GIVEN PROBLEM
Reproduce each line exactly, including spacing and punctuation.

___ RECORD EXTRACTS

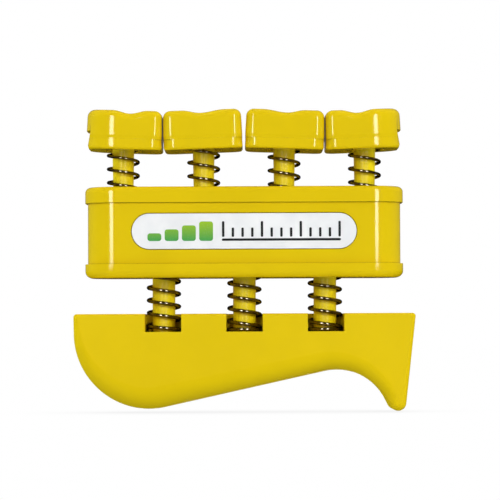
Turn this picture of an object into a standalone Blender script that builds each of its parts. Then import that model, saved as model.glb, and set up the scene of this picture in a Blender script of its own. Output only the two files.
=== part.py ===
"""Four-finger hand exerciser: four sprung finger buttons on a hollow housing, carried by
three sprung posts on a palm grip.

Metres, +Z up. The origin is on the ground under the middle post: X runs along the row of
buttons, -Y is the labelled front. Every length below is in millimetres and is scaled by MM.
"""

import math

import bmesh
import bpy
from mathutils import Matrix, Vector

MM = 0.001

# ---------------------------------------------------------------- shared dimensions (mm)
DEPTH = 25.4            # front to back, grip and housing lips
PITCH = 24.1            # button to button, and post to post
FINGER_X = (-1.5 * PITCH, -0.5 * PITCH, 0.5 * PITCH, 1.5 * PITCH)
POST_X = (-PITCH, 0.0, PITCH)

GRIP_TOP = 29.0
POCKET_FLOOR = 23.65
HOUSING_BOTTOM, HOUSING_TOP = 39.7, 66.7
FINGER_TUBE_END = 57.0
POST_TUBE_END = 49.6
HEAD_BASE_Z = 77.85

SEAT_R = 5.4            # seats that hide each spring's closed end
FINGER_SEAT_DEPTH = 1.4
POST_SEAT_DEPTH = 1.9
HEAD_SEAT_DEPTH = 1.9

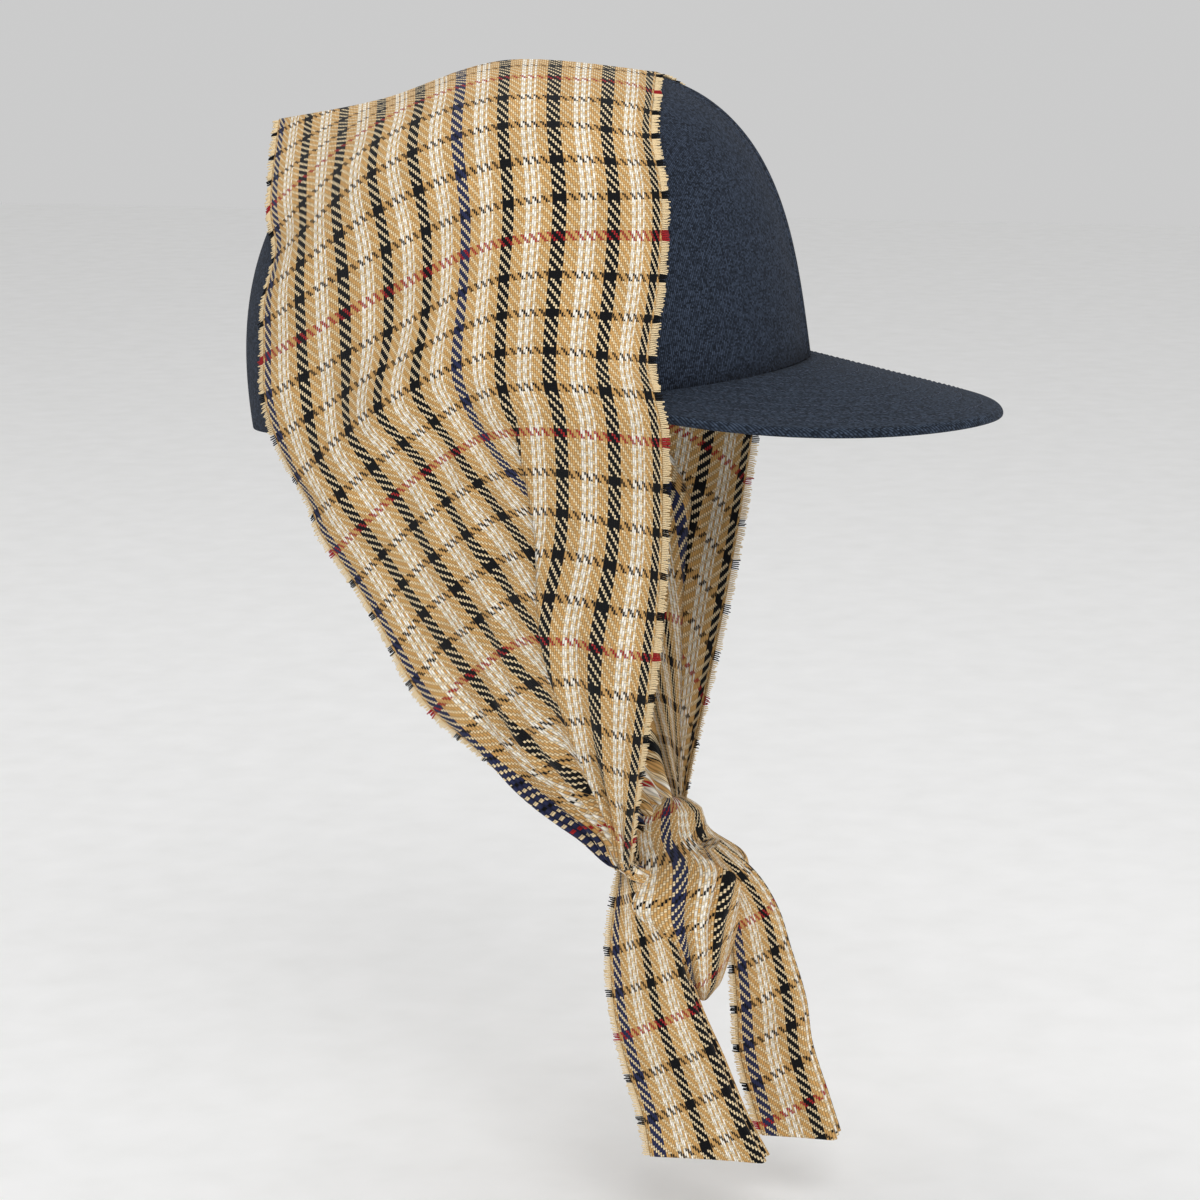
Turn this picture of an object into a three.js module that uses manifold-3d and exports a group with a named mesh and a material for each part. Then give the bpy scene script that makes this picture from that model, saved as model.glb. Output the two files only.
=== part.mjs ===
// A six-panel cap with a flat visor, and a check head scarf draped over it and tied under the chin.
// Millimetres, +Z up, the wearer looks along -Y and the wearer's right is -X.
// The origin is the centre of the head opening, in the plane of the crown's lower edge.
import * as THREE from 'three';
import { mergeVertices } from 'three/addons/utils/BufferGeometryUtils.js';
import Module from 'manifold-3d';

const wasm = await Module();
wasm.setup();

// Crown
const CROWN_HALF_WIDTH = 83;
const CROWN_HALF_LENGTH = 100.5;
const CROWN_HEIGHT = 110;
const CROWN_WALL = 2;
const FRONT_SQUARENESS = 3.2;
const BACK_SQUARENESS = 2.3;
const CAP_TILT = THREE.MathUtils.degToRad(8);
const PANEL_COUNT = 6;
const PANEL_ARC = (2 * Math.PI) / PANEL_COUNT;
const PANEL_STEPS_ACROSS = 8;
const PANEL_STEPS_UP = 10;
const EYELET_RADIUS = 2.2;
const EYELET_HEIGHT = 92;
const EYELET_SIDES = 12;

// Distance kept between neighbouring solids
const CLEARANCE = 0.3;

// Button, with the shank that closes the hole where the panels meet
const BUTTON_RADIUS = 8;
const BUTTON_HEIGHT = 3;
const SHANK_RADIUS = 3;

// Sweatband inside the rim
const BAND_HEIGHT = 30;
const BAND_WALL = 1.5;
const BAND_EASE = 0.45;
const BAND_STEPS = 48;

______

EXERCISE SOLUTION
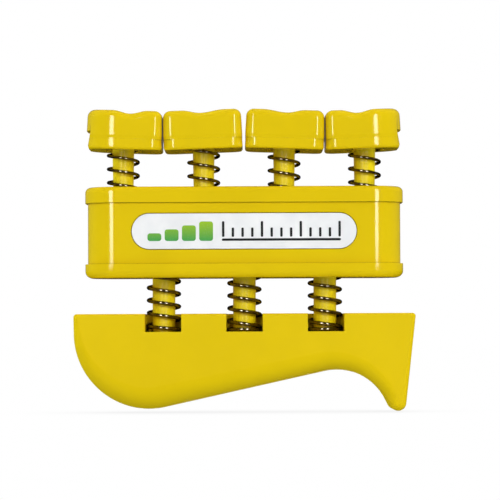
Turn this picture of an object into a standalone Blender script that builds each of its parts. Then import that model, saved as model.glb, and set up the scene of this picture in a Blender script of its own. Output only the two files.
=== part.py ===
"""Four-finger hand exerciser: four sprung finger buttons on a hollow housing, carried by
three sprung posts on a palm grip.

Metres, +Z up. The origin is on the ground under the middle post: X runs along the row of
buttons, -Y is the labelled front. Every length below is in millimetres and is scaled by MM.
"""

import math

import bmesh
import bpy
from mathutils import Matrix, Vector

MM = 0.001

# ---------------------------------------------------------------- shared dimensions (mm)
DEPTH = 25.4            # front to back, grip and housing lips
PITCH = 24.1            # button to button, and post to post
FINGER_X = (-1.5 * PITCH, -0.5 * PITCH, 0.5 * PITCH, 1.5 * PITCH)
POST_X = (-PITCH, 0.0, PITCH)

GRIP_TOP = 29.0
POCKET_FLOOR = 23.65
HOUSING_BOTTOM, HOUSING_TOP = 39.7, 66.7
FINGER_TUBE_END = 57.0
POST_TUBE_END = 49.6
HEAD_BASE_Z = 77.85

SEAT_R = 5.4            # seats that hide each spring's closed end
FINGER_SEAT_DEPTH = 1.4
POST_SEAT_DEPTH = 1.9
HEAD_SEAT_DEPTH = 1.9

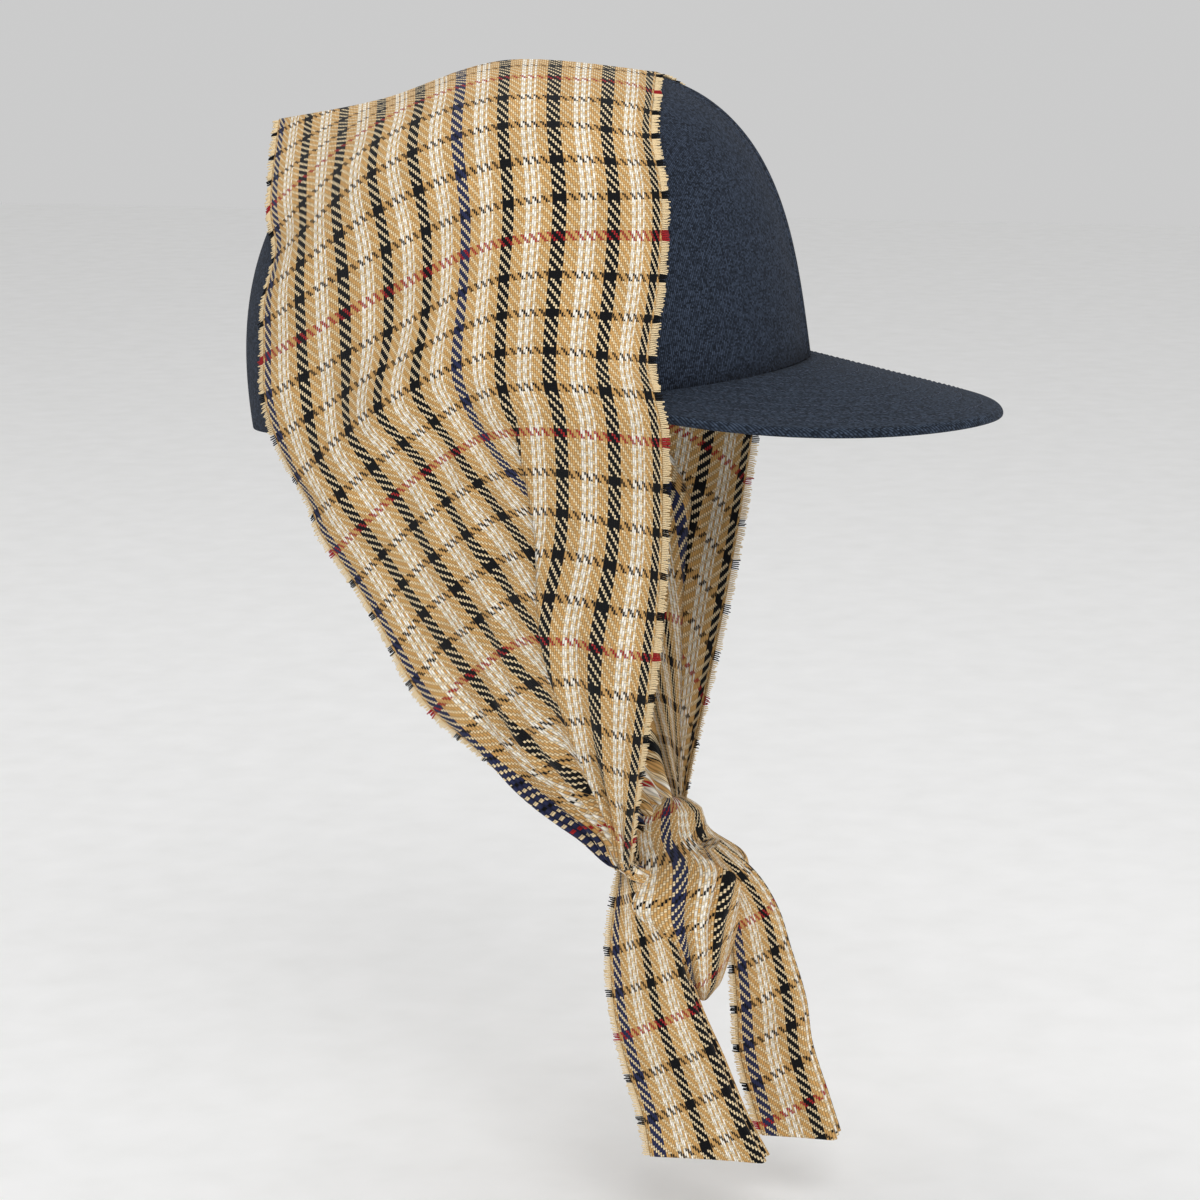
Turn this picture of an object into a three.js module that uses manifold-3d and exports a group with a named mesh and a material for each part. Then give the bpy scene script that makes this picture from that model, saved as model.glb. Output the two files only.
=== part.mjs ===
// A six-panel cap with a flat visor, and a check head scarf draped over it and tied under the chin.
// Millimetres, +Z up, the wearer looks along -Y and the wearer's right is -X.
// The origin is the centre of the head opening, in the plane of the crown's lower edge.
import * as THREE from 'three';
import { mergeVertices } from 'three/addons/utils/BufferGeometryUtils.js';
import Module from 'manifold-3d';

const wasm = await Module();
wasm.setup();

// Crown
const CROWN_HALF_WIDTH = 83;
const CROWN_HALF_LENGTH = 100.5;
const CROWN_HEIGHT = 110;
const CROWN_WALL = 2;
const FRONT_SQUARENESS = 3.2;
const BACK_SQUARENESS = 2.3;
const CAP_TILT = THREE.MathUtils.degToRad(8);
const PANEL_COUNT = 6;
const PANEL_ARC = (2 * Math.PI) / PANEL_COUNT;
const PANEL_STEPS_ACROSS = 8;
const PANEL_STEPS_UP = 10;
const EYELET_RADIUS = 2.2;
const EYELET_HEIGHT = 92;
const EYELET_SIDES = 12;

// Distance kept between neighbouring solids
const CLEARANCE = 0.3;

// Button, with the shank that closes the hole where the panels meet
const BUTTON_RADIUS = 8;
const BUTTON_HEIGHT = 3;
const SHANK_RADIUS = 3;

// Sweatband inside the rim
const BAND_HEIGHT = 30;
const BAND_WALL = 1.5;
const BAND_EASE = 0.45;
const BAND_STEPS = 48;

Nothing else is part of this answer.